Il Regolamento in esame non menzionava affatto un ritorno della pratica dell’eutanasia, ma prevedeva come gli animali ospitati nei canili e nei rifugi pubblici e/o privati convenzionati, quando “… dichiarati da una commissione medico veterinaria non più curabili, ma in grado di condurre una vita dignitosa, in alternativa alla soppressione possono essere affidati alle associazioni che ne facciano richiesta e siano in grado di gestirli purchè non vi sia accanimento terapeutico per gli stessi animali”. Le parole (orribili) “in alternativa alla soppressione” hanno con altissima probabilità indotto –chissà per quale ragione – il giornalista a ritenere che l’eutanasia potesse nuovamente essere applicata e sono state la causa di un vero e proprio tam tam che ha propagato la notizia – non corretta – dai Social ai WhatsApp in un nanosecondo, con tutte le ovvie conseguenze.
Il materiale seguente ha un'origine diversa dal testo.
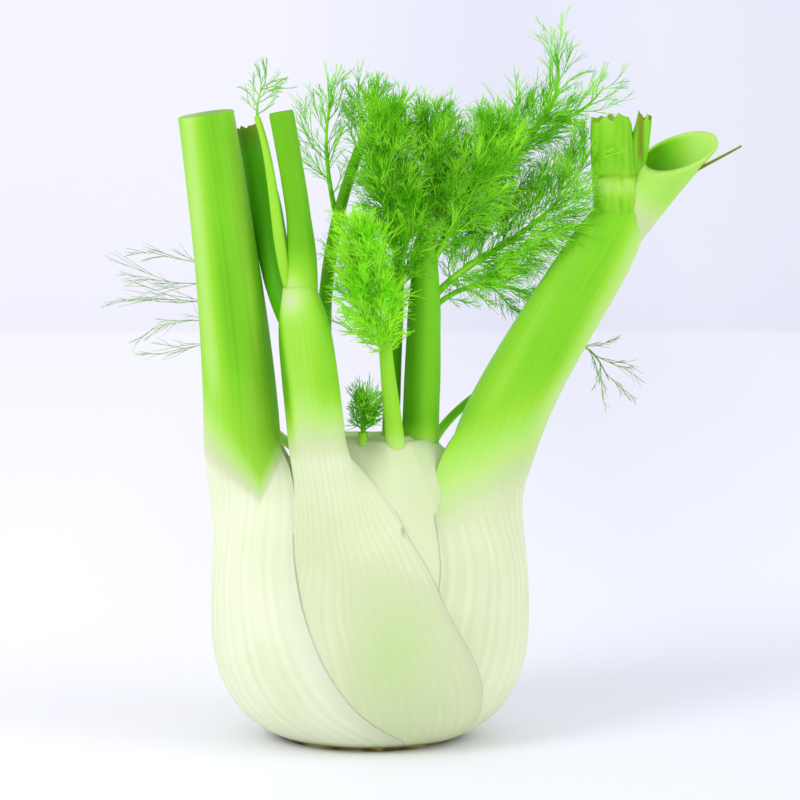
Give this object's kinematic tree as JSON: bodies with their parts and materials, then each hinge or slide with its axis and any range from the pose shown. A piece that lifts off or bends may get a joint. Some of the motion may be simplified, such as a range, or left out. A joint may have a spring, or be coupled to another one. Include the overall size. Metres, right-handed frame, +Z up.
{
  "type": "fennel bulb",
  "caption": "Fennel bulb trimmed for the kitchen: flat-cut root plate, ribbed overlapping leaf bases, cut green stalks and feathery fronds.",
  "frame": {"origin": "centre of the cut face of the root plate, on which the bulb stands", "axes": "+Z up along the bulb, +X to the right, -Y the front as pictured"},
  "size_m": [0.1918, 0.0747, 0.2164],
  "materials": {
    "root_plate": "dry, brownish cut face",
    "leaf": "smooth, waxy, ribbed lengthways",
    "heart": "smooth, pale and moist",
    "frond": "soft, thread-like, dark green",
    "young_frond": "soft, thread-like, bright green",
    "spray": "fine, dull green threads"
  },
  "bodies": {
    "root": {"root_plate": "root_plate", "left_leaf": "leaf", "front_leaf": "leaf", "right_leaf": "leaf", "back_leaf": "leaf", "heart": "heart", "centre_leafy_stem": "frond", "shaded_leafy_stem": "frond", "young_leafy_stem": "young_frond", "rear_leafy_stem": "frond", "left_spray": "spray", "right_low_spray": "spray", "tip_spray": "young_frond", "throat_frond": "frond"}
  },
  "joints": []
}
NON torna, quindi, l’eutanasia, che ormai già da molti anni vietata per i randagi e per gli animali ospitati nei canili e/o nei rifugi convenzionati e che può per legge essere praticata solo se inevitabile e, soprattutto, nell’interesse dell’animale. La Legge n 281/91 all’art. 2 prevede tre sole fattispecie in cui la soppressione è legale e consentita, ovvero quando l’animale sia malato incurabile, gravemente malato o di comprovata pericolosità.
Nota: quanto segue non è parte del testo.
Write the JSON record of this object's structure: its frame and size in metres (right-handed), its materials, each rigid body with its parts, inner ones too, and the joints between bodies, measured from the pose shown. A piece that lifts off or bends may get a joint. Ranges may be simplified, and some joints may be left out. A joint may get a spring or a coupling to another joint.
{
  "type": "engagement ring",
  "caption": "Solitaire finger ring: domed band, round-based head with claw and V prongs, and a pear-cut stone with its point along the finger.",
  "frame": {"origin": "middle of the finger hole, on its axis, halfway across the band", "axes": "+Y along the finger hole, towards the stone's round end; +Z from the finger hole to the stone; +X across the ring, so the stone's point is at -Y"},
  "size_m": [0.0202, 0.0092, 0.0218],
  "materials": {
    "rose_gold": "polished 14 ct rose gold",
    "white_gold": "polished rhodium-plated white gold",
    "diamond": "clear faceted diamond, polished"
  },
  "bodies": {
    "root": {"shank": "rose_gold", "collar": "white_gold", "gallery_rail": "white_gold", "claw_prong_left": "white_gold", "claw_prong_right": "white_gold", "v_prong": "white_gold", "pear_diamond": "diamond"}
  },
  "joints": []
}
La comprovata pericolosità trova ragione nell’art. 672 cp, rubricato “omessa custodia e malgoverno degli animali” e nel Regolamento di Polizia Veterinaria ( approvato con DPR 320 del 1954) agli artt. 86, 87 e 91 e a riferimento ad animali che abbiamo contratto una malattia infettiva, come un’infezione rabica, o che siano stati morsi da questi. Ancora, la comprovata pericolosità può insorgere, ed è fattispecie comune, in caso di morso o di aggressione. In questa ipotesi i servizi veterinari dovranno effettuare una precisa valutazione in ordine alle caratteristiche dell’animale ed imporre al proprietario e/o detentore apposite prescrizioni, e, se del caso, attivare un percorso di recupero comportamentale da parte di esperti (educatori, comportamentalisti, etc) con valutazione finale e dei risultati e della capacità del proprietario. Qualora il cane all’esito della trafila di cui sopra venga ritenuto di “comprovata pericolosità”, oltre ogni ragionevole dubbio, passando ancora per un ulteriore iter burocratico specifico, potrà essere praticata l’eutanasia o la detenzione dell’animale in strutture adeguate.
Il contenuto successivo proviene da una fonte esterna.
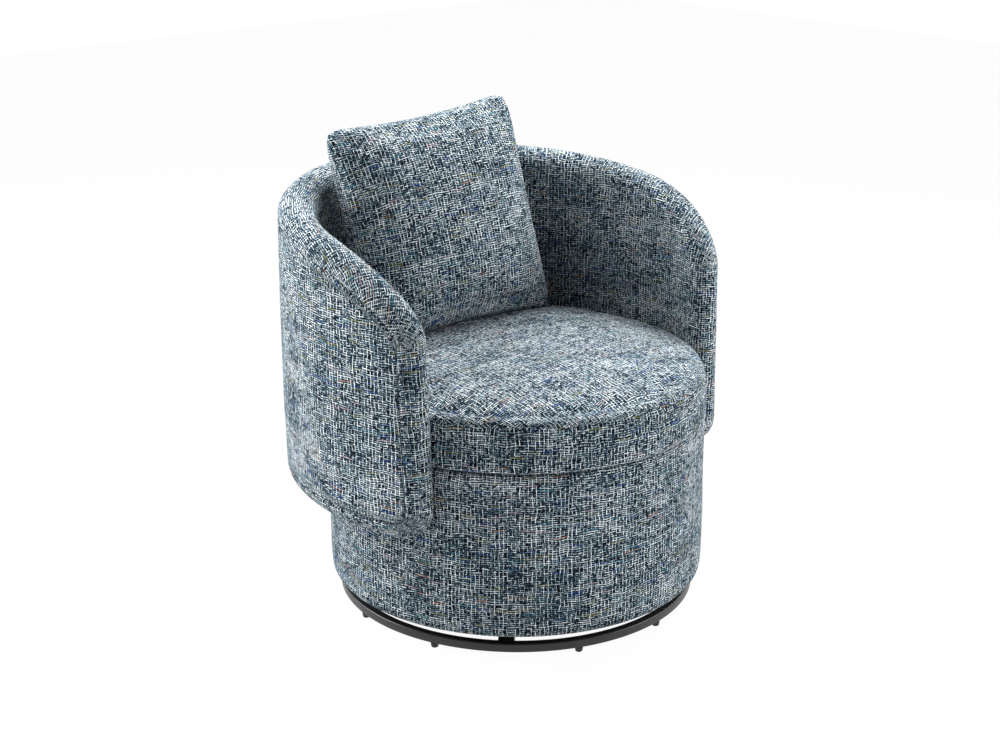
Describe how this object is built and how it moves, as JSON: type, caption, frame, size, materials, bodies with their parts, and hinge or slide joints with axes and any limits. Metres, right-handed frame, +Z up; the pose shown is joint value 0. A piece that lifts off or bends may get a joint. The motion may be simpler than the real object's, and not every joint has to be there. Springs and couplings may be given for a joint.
{
  "type": "swivel armchair",
  "caption": "Barrel swivel armchair: padded wrap-around back and arms on a round drum, loose seat cushion and throw pillow, turning on a low steel ring base.",
  "frame": {"origin": "on the floor, under the centre of the whole chair's bounding box", "axes": "+Z up, -Y towards the front of the seat, +X to the right of someone who faces the chair's front from outside looking along +Y"},
  "size_m": [0.7626, 0.7263, 0.7839],
  "materials": {
    "steel_black": "satin black powder coat",
    "plastic_black": "moulded, matt",
    "steel_zinc": "zinc plated",
    "plywood": "raw plywood",
    "pine": "raw sawn softwood",
    "tweed": "chunky blue-grey tweed weave over foam",
    "felt": "quilted felt",
    "dust_cloth": "thin black non-woven cloth",
    "spring_steel": "drawn wire, oiled"
  },
  "bodies": {
    "base": {"base_ring": "steel_black", "cross_bar_long": "steel_black", "cross_bar_left": "steel_black", "cross_bar_right": "steel_black", "glide_1": "plastic_black", "glide_2": "plastic_black", "glide_3": "plastic_black", "glide_4": "plastic_black", "glide_5": "plastic_black", "glide_6": "plastic_black", "glide_7": "plastic_black", "glide_8": "plastic_black", "swivel_lower_plate": "steel_zinc", "kingpin": "steel_zinc", "base_bolt_1": "steel_zinc", "base_bolt_2": "steel_zinc", "base_bolt_3": "steel_zinc", "base_bolt_4": "steel_zinc"},
    "cage": {"ball_cage": "steel_zinc"},
    "seat": {"swivel_upper_plate": "steel_zinc", "seat_bolt_1": "steel_zinc", "seat_bolt_2": "steel_zinc", "seat_bolt_3": "steel_zinc", "seat_bolt_4": "steel_zinc", "seat_board": "plywood", "drum_post_1": "pine", "drum_post_2": "pine", "drum_post_3": "pine", "drum_post_4": "pine", "drum_post_5": "pine", "drum_post_6": "pine", "deck_ring": "plywood", "drum_wall": "plywood", "drum_cover": "tweed", "dust_cover": "dust_cloth", "seat_spring_1": "spring_steel", "seat_spring_2": "spring_steel", "seat_spring_3": "spring_steel", "seat_spring_4": "spring_steel", "clip_front_1": "steel_zinc", "clip_front_2": "steel_zinc", "clip_front_3": "steel_zinc", "clip_front_4": "steel_zinc", "clip_rear_1": "steel_zinc", "clip_rear_2": "steel_zinc", "clip_rear_3": "steel_zinc", "clip_rear_4": "steel_zinc", "deck_pad": "felt", "arm_back_upholstery": "tweed", "shell_frame": "plywood", "outer_back_panel": "tweed", "rear_spacer": "pine", "shell_bolt_1": "steel_zinc", "shell_bolt_2": "steel_zinc", "shell_bolt_3": "steel_zinc", "shell_bolt_4": "steel_zinc"},
    "cushion": {"seat_cushion": "tweed"},
    "pillow": {"throw_pillow": "tweed"}
  },
  "joints": [
    {"name": "swivel", "type": "hinge", "parent": "base", "child": "seat", "pos_m": [0, -0.03925, 0], "axis": [0, 0, 1], "continuous": true},
    {"name": "cage_roll", "type": "hinge", "parent": "base", "child": "cage", "pos_m": [0, -0.03925, 0], "axis": [0, 0, 1], "continuous": true},
    {"name": "cushion_lift", "type": "slide", "parent": "seat", "child": "cushion", "axis": [0, 0, 1], "range_m": [0, 0.45]},
    {"name": "pillow_lift", "type": "slide", "parent": "cushion", "child": "pillow", "axis": [0, 0, 1], "range_m": [0, 0.45]}
  ],
  "couplings": [
    {"joint": "cage_roll", "follows": "swivel", "ratio": 0.5}
  ]
}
E’ d’obbligo precisare, comunque, come gli animali pericolosi devono essere comunque tenuti sotto osservazione e non debbano essere soppressi se il loro mantenimento in vita può essere assicurato senza pericolo. Un animale gravemente malato è un soggetto affetto da una severa alterazione patologica cui l’organismo non sa reagire, quali malattie terminali, progressivamente debilitanti ed irreversibili. Non rientrano in questo caso animali con malattie croniche che possono essere tenute a bada da adeguata terapia farmacologica. Un animale incurabile è quello che presenta una grave compromissione del proprio stato di salute e versi in condizioni di grave sofferenza, non suscettibili di guarigione, con impraticabilità ed inutilità di qualsiasi trattamento terapeutico. Tanto nel secondo che nel terzo caso la valutazione in ordine all’entità delle sofferenze, alla tipologia della malattia ed all’eventuale opportunità di addormentare per sempre il nostro fedele amico devono essere rimesse alla valutazione di un Medico Veterinario, e non già – come spesso accade – all’egoismo di chi nella malattia di chi con amore gli è stato accanto tutta la vita non ha tempo né voglia di prendersene cura.